Aber ich entgegne: sie mag anders sein, aber sie ist großartig. Und einige Wesenszüge weichen von denen der „normalen“ Jugendlichen auch nicht ab. So kann sie (seit Kurzem 14 Jahre jung) kann zicken, wie andere Jugendliche auch. Manchmal sogar vielleicht etwas „besser“. Und der HSV gibt ihr viel. Irgendwie. Ich würde auch gerne einmal mit ihr ins Stadion, aber ich habe mich bisher nicht getraut. Ich glaube nicht, dass sie für 90 Minuten still sitzen könnte, um zu sehen, wie 22 Männer einem einzigen Ball hinterher rennen. Und dann all die Menschen dort. Aber danke für eure Eindrücke hier. Vielleicht helfen diese mir ja auf die Sprünge und wir wagen es eines Tages doch…

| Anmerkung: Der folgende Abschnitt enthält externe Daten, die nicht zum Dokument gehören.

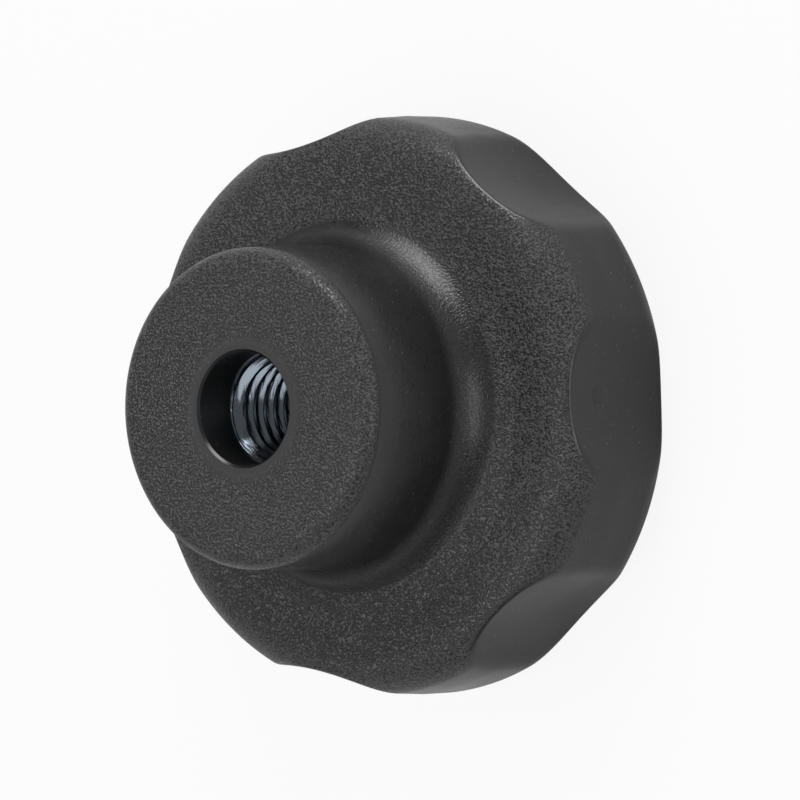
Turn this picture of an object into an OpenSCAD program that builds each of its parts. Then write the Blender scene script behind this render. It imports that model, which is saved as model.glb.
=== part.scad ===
// Fluted star knob nut: a moulded grip with a round boss, and a steel threaded insert
// set into it. The crown rests at Z = 0, and +Z runs along the thread, out of the boss.
// All sizes are in millimetres.

/* [Grip head] */
// Diameter across the lobes
head_d = 63; // [58:0.5:68]
// Crown to the shoulder face the boss stands on
head_h = 17.6; // [16:0.1:20]
// Number of finger flutes round the rim
flute_count = 7; // [5:1:9]
// Radius of each flute's hollow
flute_r = 29.8; // [20:0.1:34]
// Depth of a flute below the lobes
flute_depth = 2.2; // [1:0.1:3]
// Radius of the rim's round at the shoulder face
rim_round = 4.4; // [2:0.1:5]
// Radius of the rim's round at the crown
crown_round = 4.8; // [3:0.1:6]
// Height of the mould's parting line, where the rim is widest, above the crown
parting_z = 9.4; // [8:0.1:10]
// Draft of the rim from the parting line to the shoulder, in degrees
shoulder_draft = 2.4; // [0.5:0.1:4]
// Draft of the rim from the parting line to the crown, in degrees
crown_draft = 0.9; // [0.5:0.1:2]

/* [Boss] */
// Diameter of the boss at its end face
boss_d = 34.8; // [32:0.1:38]
// Length of the boss from the shoulder face
boss_h = 19.1; // [14:0.1:24]
// Draft of the boss's side, in degrees
boss_draft = 1; // [0:0.1:2]
// Radius of the round on the boss's end
boss_round = 2; // [0.5:0.1:3]
// Radius of the fillet at the boss's root
root_fillet = 5.7; // [2:0.1:6]

/* [Bore] */
// Diameter of the plastic bore in front of the insert
bore_d = 12.4; // [12.3:0.1:14]
// Depth of the insert's end face below the boss's end
insert_recess = 5.4; // [2:0.1:8]
// Chamfer at the mouth of the plastic bore
bore_chamfer = 0.25; // [0.1:0.05:0.5]

/* [Threaded insert] */
// Width of the insert's hexagon across its flats
insert_af = 17; // [15:0.5:20]
// Length of the insert
insert_h = 20; // [19.5:0.5:24]
// Chamfer on the insert's hexagon corners, measured along its axis
hex_chamfer = 0.8; // [0.4:0.1:1.2]
// Diameter of the insert's waist, which the moulding grips
waist_d = 15; // [14:0.1:15.4]
// Length of the insert's waist
waist_h = 5; // [3:0.5:8]
// Crest diameter of the internal thread
thread_minor_d = 10.1; // [9.8:0.05:10.6]
// Diameter of the countersink at the thread's mouth
sink_d = 12.2; // [11.8:0.05:12.2]
// Depth of the thread below the insert's end face
thread_h = 16; // [12:0.5:16]
// Point angle of the blind hole's drilled end, in degrees
drill_angle = 118; // [112:1:140]

/* [Hidden] */
$fn = 96;
total_h = head_h + boss_h;
head_r = head_d / 2;
boss_r = boss_d / 2;
flute_centre = head_r - flute_depth + flute_r;
// how far a cutting solid runs past the face it cuts
over = 1;
// how far each round stands proud of the flats it blends, so that they cross cleanly
proud = 0.002;

// rim profile: the drafted sides, and the centres of the rounds tangent to them
rim_z = head_h - rim_round;
rim_x = head_r - (rim_z - parting_z) * tan(shoulder_draft) - rim_round / cos(shoulder_draft);
crown_x = head_r - (parting_z - crown_round) * tan(crown_draft) - crown_round / cos(crown_draft);

// boss profile: the drafted side, and the centres of its round and root fillet
function side_r(z) = boss_r + (total_h - z) * tan(boss_draft);
end_z = total_h - boss_round;
end_x = side_r(end_z) - boss_round / cos(boss_draft);
root_z = head_h + root_fillet;
root_x = side_r(root_z) + root_fillet / cos(boss_draft);

// insert
insert_top = total_h - insert_recess;
insert_bottom = insert_top - insert_h;
hex_r = insert_af / 2 / cos(30);
turned_r = hex_r + over;
turned_h = hex_chamfer + over / 2;
waist_bottom = (insert_top + insert_bottom - waist_h) / 2;
waist_top = waist_bottom + waist_h;
sink_h = (sink_d - thread_minor_d) / 2;
drill_h = thread_minor_d / 2 / tan(drill_angle / 2);

// A point at a distance and angle from a centre
function polar(x, z, r, a) = [x + r * cos(a), z + r * sin(a)];

// Half section of the head: a chord across each corner, then the round's own circle
module head_section() {
    union() {
        polygon([
            [0, proud],
            [crown_x, proud],
            polar(crown_x, crown_round, crown_round - proud, -crown_draft),
            [head_r - proud, parting_z],
            polar(rim_x, rim_z, rim_round - proud, shoulder_draft),
            [rim_x, head_h - proud],
            [0, head_h - proud]
        ]);
        translate([crown_x, crown_round]) circle(r = crown_round);
        translate([rim_x, rim_z]) circle(r = rim_round);
    }
}

// Half section of the boss, with the round on its end and the fillet at its root
module boss_section() {
    difference() {
        union() {
            polygon([
                [0, head_h - over],
                [root_x, head_h - over],
                [root_x, head_h - proud],
                polar(root_x, root_z, root_fillet + proud, 180 + boss_draft),
                polar(end_x, end_z, boss_round - proud, boss_draft),
                [end_x, total_h - proud],
                [0, total_h - proud]
            ]);
            translate([end_x, end_z]) circle(r = boss_round);
        }
        translate([root_x, root_z]) circle(r = root_fillet + 2 * proud);
    }
}

// The hollows that leave the lobes standing round the rim
module flutes() {
    for (i = [0 : flute_count - 1])
        rotate([0, 0, i * 360 / flute_count])
            translate([flute_centre, 0, -over])
                cylinder(r = flute_r, h = head_h + 2 * over);
}

// Half section of the insert's turned outside: a chamfer at each end, and the waist
module insert_turned_section() {
    polygon([
        [0, insert_bottom],
        [hex_r - 2 * hex_chamfer, insert_bottom],
        [turned_r, insert_bottom + turned_h],
        [turned_r, waist_bottom],
        [waist_d / 2, waist_bottom],
        [waist_d / 2, waist_top],
        [turned_r, waist_top],
        [turned_r, insert_top - turned_h],
        [hex_r - 2 * hex_chamfer, insert_top],
        [0, insert_top]
    ]);
}

// Outside of the insert: hexagon bar, turned to that section
module insert_blank() {
    intersection() {
        translate([0, 0, insert_bottom - over])
            cylinder(r = hex_r, h = insert_h + 2 * over, $fn = 6);
        rotate_extrude() insert_turned_section();
    }
}

// Moulded grip and boss, in one piece, with the bore and the insert's seat
module knob() {
    color("#262626")
        difference() {
            union() {
                difference() {
                    rotate_extrude() head_section();
                    flutes();
                }
                rotate_extrude() boss_section();
            }
            insert_blank();
            translate([0, 0, insert_top - over])
                cylinder(d = bore_d, h = insert_recess + 2 * over);
            translate([0, 0, total_h - bore_chamfer])
                cylinder(
                    d1 = bore_d,
                    d2 = bore_d + 2 * (bore_chamfer + over),
                    h = bore_chamfer + over
                );
        }
}

// Half section of the blind thread bore: countersink, crest diameter and drilled point
module thread_bore_section() {
    polygon([
        [0, insert_top - thread_h - drill_h],
        [thread_minor_d / 2, insert_top - thread_h],
        [thread_minor_d / 2, insert_top - sink_h],
        [sink_d / 2 + over, insert_top + over],
        [0, insert_top + over]
    ]);
}

// Zinc-plated steel insert, with its thread drawn as a plain bore at the crests
module insert() {
    color("#b9bdc2")
        difference() {
            insert_blank();
            rotate_extrude() thread_bore_section();
        }
}

knob();
insert();
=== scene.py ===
"""Star knob nut: the visual model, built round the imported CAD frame.

A moulded grip of black glass-filled polyamide with seven finger flutes, a round boss and
the trimmed stub of its gate, and a zinc-plated steel insert with an M12 x 1.75 thread.
Sizes are written in millimetres and turned to metres when a mesh is finished. The crown
rests on Z = 0 and +Z runs along the thread, out of the boss.
"""

import logging
import math
from collections.abc import Iterable, Sequence
from dataclasses import dataclass
from enum import Enum

import bmesh
import bpy
from mathutils import Matrix, Vector

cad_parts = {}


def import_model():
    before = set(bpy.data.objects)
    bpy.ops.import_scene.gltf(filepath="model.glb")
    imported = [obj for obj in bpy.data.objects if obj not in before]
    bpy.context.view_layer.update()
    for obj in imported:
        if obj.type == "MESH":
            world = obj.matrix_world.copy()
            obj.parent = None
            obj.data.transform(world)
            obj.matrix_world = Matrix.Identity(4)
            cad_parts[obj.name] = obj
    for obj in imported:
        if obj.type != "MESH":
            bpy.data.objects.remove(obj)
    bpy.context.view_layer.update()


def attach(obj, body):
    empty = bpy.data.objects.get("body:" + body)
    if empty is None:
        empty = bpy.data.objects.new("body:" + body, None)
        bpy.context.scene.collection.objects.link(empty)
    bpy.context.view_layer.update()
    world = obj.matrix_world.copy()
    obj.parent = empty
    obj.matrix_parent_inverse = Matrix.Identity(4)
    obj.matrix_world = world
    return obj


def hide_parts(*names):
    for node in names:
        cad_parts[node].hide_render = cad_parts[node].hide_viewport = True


LOG = logging.getLogger("star_knob_nut")

MM = 0.001
BODY = "root"

# points closer than this are one point, and points this near a plane lie in it
MERGE_MM = 1e-4
LEVEL_MM = 1e-3

# edges that turn by less than this are shaded smooth, and every bevel is a true round
SHARP_DEG = 32.0
ROUND_PROFILE = 0.5

# the sRGB transfer curve
SRGB_KNEE = 0.04045
SRGB_SLOPE = 12.92
SRGB_OFFSET = 0.055
SRGB_GAMMA = 2.4
WHITE = (1.0, 1.0, 1.0, 1.0)

# the sockets that a Mix node uses for colours
MIX_FACTOR = 0
MIX_A = 6
MIX_B = 7
MIX_OUT = 2


class Zone(Enum):
    """Names of the point attributes that the finishes read."""

    GRAIN = "spark_grain"


class Rounding(Enum):
    """What a bevel rounds."""

    CORNERS = "VERTICES"
    EDGES = "EDGES"


@dataclass(frozen=True)
class Corner:
    """A corner of a half section, at radius r and height z, with an optional round."""

    r: float
    z: float
    round_r: float = 0.0
    steps: int = 1


# --------------------------------------------------------------------------------------
# Mesh helpers
# --------------------------------------------------------------------------------------


def smoothstep(low: float, high: float, value: float) -> float:
    """Rises from 0 at low to 1 at high with flat ends."""
    t = min(max((value - low) / (high - low), 0.0), 1.0)
    return t * t * (3.0 - 2.0 * t)


def smooth_min(a: float, b: float, width: float) -> float:
    """The smaller of two lengths, blended where they differ by less than width."""
    share = max(width - abs(a - b), 0.0) / width
    return min(a, b) - share * share * width / 4.0


def round_off(
    bm: bmesh.types.BMesh,
    geom: list[bmesh.types.BMVert] | list[bmesh.types.BMEdge],
    offset: float,
    steps: int,
    what: Rounding,
) -> None:
    """Rounds corners or edges.

    Args:
        bm: The mesh that they are in.
        geom: The corners or edges.
        offset: How far back the round starts.
        steps: Number of segments in the round.
        what: Whether corners or edges are rounded.
    """
    bmesh.ops.bevel(
        bm,
        geom=geom,
        offset=offset,
        offset_type="OFFSET",
        segments=steps,
        profile=ROUND_PROFILE,
        affect=what.value,
        material=-1,
    )


def draw_section(bm: bmesh.types.BMesh, corners: Sequence[Corner]) -> None:
    """Draws a half section as a chain of edges in the XZ plane and rounds its corners.

    Args:
        bm: The mesh that the chain is drawn in.
        corners: The section's corners, from one end of the chain to the other.
    """
    verts = [bm.verts.new((c.r, 0.0, c.z)) for c in corners]
    for a, b in zip(verts, verts[1:]):
        bm.edges.new((a, b))
    turns = []
    for i in range(1, len(corners) - 1):
        if corners[i].round_r:
            into = verts[i].co - verts[i - 1].co
            out = verts[i + 1].co - verts[i].co
            offset = corners[i].round_r * math.tan(into.angle(out) / 2.0)
            turns.append((verts[i], offset, corners[i].steps))
    for vert, offset, steps in turns:
        round_off(bm, [vert], offset, steps, Rounding.CORNERS)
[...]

Okay, zurück zur Familie und einer weiteren Argumentation dafür, dass du (er möge es mir verzeihen), nicht unbedingt den identischen Herzensverein (wenn es am Ende denn überhaupt einer wird…) wählen musst, wie dein Papsi.

Meine große Schwester hält es mit dem Hauptstadtklub Hertha BSC Berlin. Sie wurde damals Fan auf Grund eines Spielers. Einfache Geschichte. Auch wenn ich dir nicht genau sagen kann, ob es damals an dem unfassbaren Talent und Spielwitz lag, der sie begeistert hat oder einfach nur daran, dass er (bestimmt) „total süß aussieht“. Aber auch wenn besagter Spieler nun auf die 40 zugeht und (seit längerem) nicht mehr selbst aktiv ist, bei Hertha blieb meine Schwester bis heute. Willst du wissen, wer „Schuld“ daran hat? Dann kannst du deinen Papsi ja mal fragen, ob er Ante Covic noch kennt.

Viele verschiedene Ansichten prägen also das Familienbild. Und auch kleine Häme untereinander muss man bei Niederlagen vertragen. Aber das allerwichtigste dabei ist uns allen immer bewusst: am Ende geht es um den Fussball, den wir zwar alle lieben, aber sportlich fair muss es bleiben. Und der Sport ist zwar allgegenwärtig, aber was bringt ein Sieg, wenn man die Familie nicht hat?

Ich wünsche dir und deinem Papsi weiterhin eine tolle, aufregende Reise und Zeit in all den Stadien und selbst wenn du am Ende ohne „DEN“ Klub dastehen solltest, so nimmt dir eure Erlebnisse niemand mehr und das sollte dich erfüllen – mit welchen Gefühlen entscheidest du!